Unhindered by such cerebration, or the limited ways of seeing that it imposes, the five artists whose work currently hangs in the Carpenter's lobby have been taking pictures. In the last two years, their steady efforts have brought their talents to flower--any forthcoming fruit promises to be spectacular. "This is," says Ben Lifson, organizer of the show and visiting instructor in VES, "new photography; these guys are real innovators."
All five--Mitch Epstein, Thomas Germano, Leo Rubinfein, Len Jenshel and David Wing--are remarkably young (all under 30), and perhaps for that reason the process of their experimentation, study and growth positively illuminates their work. These still photographs show these artists moving forward. Now masters of technique, free of the supporting framework in which one learns the art of photography, they have not yet put themselves into any stylistic box. Lifson seems to have wanted to exhibit their searchings almost as much as their achievements: "I wanted to show students where they might be in three or four years if they just keep on working," he says.
IT TAKES WORK--in italics--to produce such pictures. Germano left a Wall St. career to work only on photographing his native Berkeley, finally inventing a camera to take the pictures he envisioned. The instrument's ability to capture incredibly fine detail and texture has made it a necessary tool of the avant-garde cameraman, and its mastery a challenge he must meet. (All the pictures in this exhibit, except Rubinfien's, were taken with it.) Leaving, as Lifson says, "no place to hide," the superclarity of the camera's vision lends these pictures an uncanny surrealism. The trees in Wing's pictures, or Germano's, have leaves that are leafier than any your eyes perceive. To see like this is frighteningly immediate and imminent; it's like hearing the grass grow, or a squirrel's heartbeat.
The deliberate precision of composition intensifies the effect of the detail's clarity. The pictures are carefully drawn into their frames. In Epstein's shot of trains, freight cars stand placed right and left, blocking out a space in which the smoke of a man's cigarette spirals into clouds Monet might have painted. The arrangement of bathers on Rubinfien's beach and stairs is reminiscent of classical paintings like Raphael's "School of Athens," especially since Rubenfien captures one old man who could easily pass for Socrates emerging from the water. These photographs all evoke multitudes of other images--perhaps a touchstone of worthwhile art is just this ability to reach out beyond itself. Rubinfien's beach house with a heart painted on it might be taken from Fellini's memory. And Germano's trees in Brooklyn, shading clay or plastic Madonnas, remind me of a Brooklyn "miracle" I once heard of... A statuette of the Madonna, enshrined in the hollow of a tree, began to weep. Though it was scientifically determined her tears were only sap, believers continued to trek to the dusty backyard to worship.

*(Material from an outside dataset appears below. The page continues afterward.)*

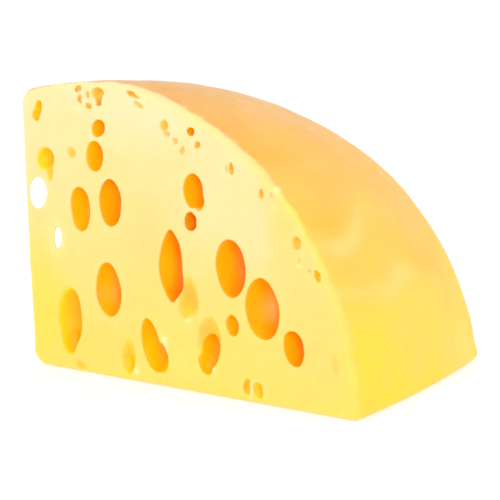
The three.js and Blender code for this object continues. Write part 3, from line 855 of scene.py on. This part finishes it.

Color breaks over one like a wave in Jenshel and Epstein's work. Jenshel seeks out the shocking pink in everything--not only in a heart-shaped chair or curtains, but even in a slate roof, or a pine tree's needles. Epstein has two palettes, one to render brilliant events like a fire, one of muted greys and browns to capture the mysterious moods of, say, a harbor. Both photographers' use of color is exhilarating, sensuous. Awash in it, one slips the moorings of sane and pedestrian vision.
These are images of reality-with-a-difference. Gary Winogrand once said "Photography is the illusion of a literal description of the way the camera saw a piece of time and space." Confronted with such hallucinatory visions of the supposedly familiar, a viewer hearing that phrase might catch hold of "illusion" or "literal description" to explain these photographs. Their creators grasped "camera" and "saw."